Definitive modern-Italian in Potts Point. Visit for ground-breaking wines, a Sydney-famous lasagnetta Bolognese and impeccable service. Frat Paz nails it every time.

Restaurant 12-16 Challis Avenue, Potts Point

Pasticceria Tamborrino


Some fanatics call this the best pasticceria in Sydney. Five Dock’s Italian community certainly seems to think of. In any case, the quality of Tamborrino’s Roman-style biscuits, cannoli and cream-filled pastries is evident. For a quick breafkast, go for an Italian-style croissant and a strong espresso.

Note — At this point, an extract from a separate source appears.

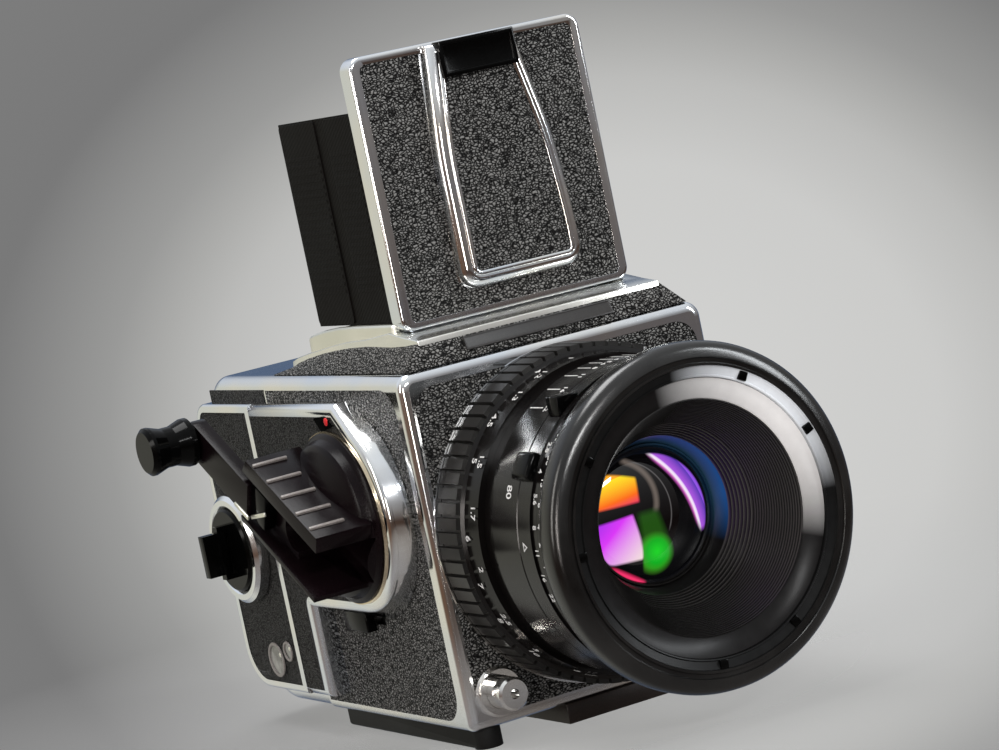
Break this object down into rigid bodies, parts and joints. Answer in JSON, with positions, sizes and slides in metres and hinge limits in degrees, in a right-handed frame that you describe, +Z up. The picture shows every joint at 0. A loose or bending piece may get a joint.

73-75 Great North Road, Five Dock

Tandoori Hut


Enmore Road’s perennial late-night Pakistani joint. Newtown kids gravitate towards the excellent tandoori, but past midnight, the taxi driver set fuel up with flash-fried Lahore-style curries and stews ordered off the special menu (the staff write it in biro on the back of a docket).

93 Enmore Raod, Enmore

Pastizzi Cafe


Visit this slamming Maltese eatery for whopping pastas and flaky, addictive pastizzi (savoury pastries). This giant of South king left its original digs after 14 years and moved to the north end of the strip in 2020. It’s now three times the size – that means three times the pastizzi flying out of the ovens. Essential Newtown eating.

109 King Street, Newtown

Wellington Cake Shop


Hungarian treats have been front and centre at this bagelry and pretzel-maker ever since it opened in 1979. Here you'll find exquisitely layered chocolate cakes and strudels, plus bagels good enough to stand up to any of Sydney’s flashy new-school bagelries.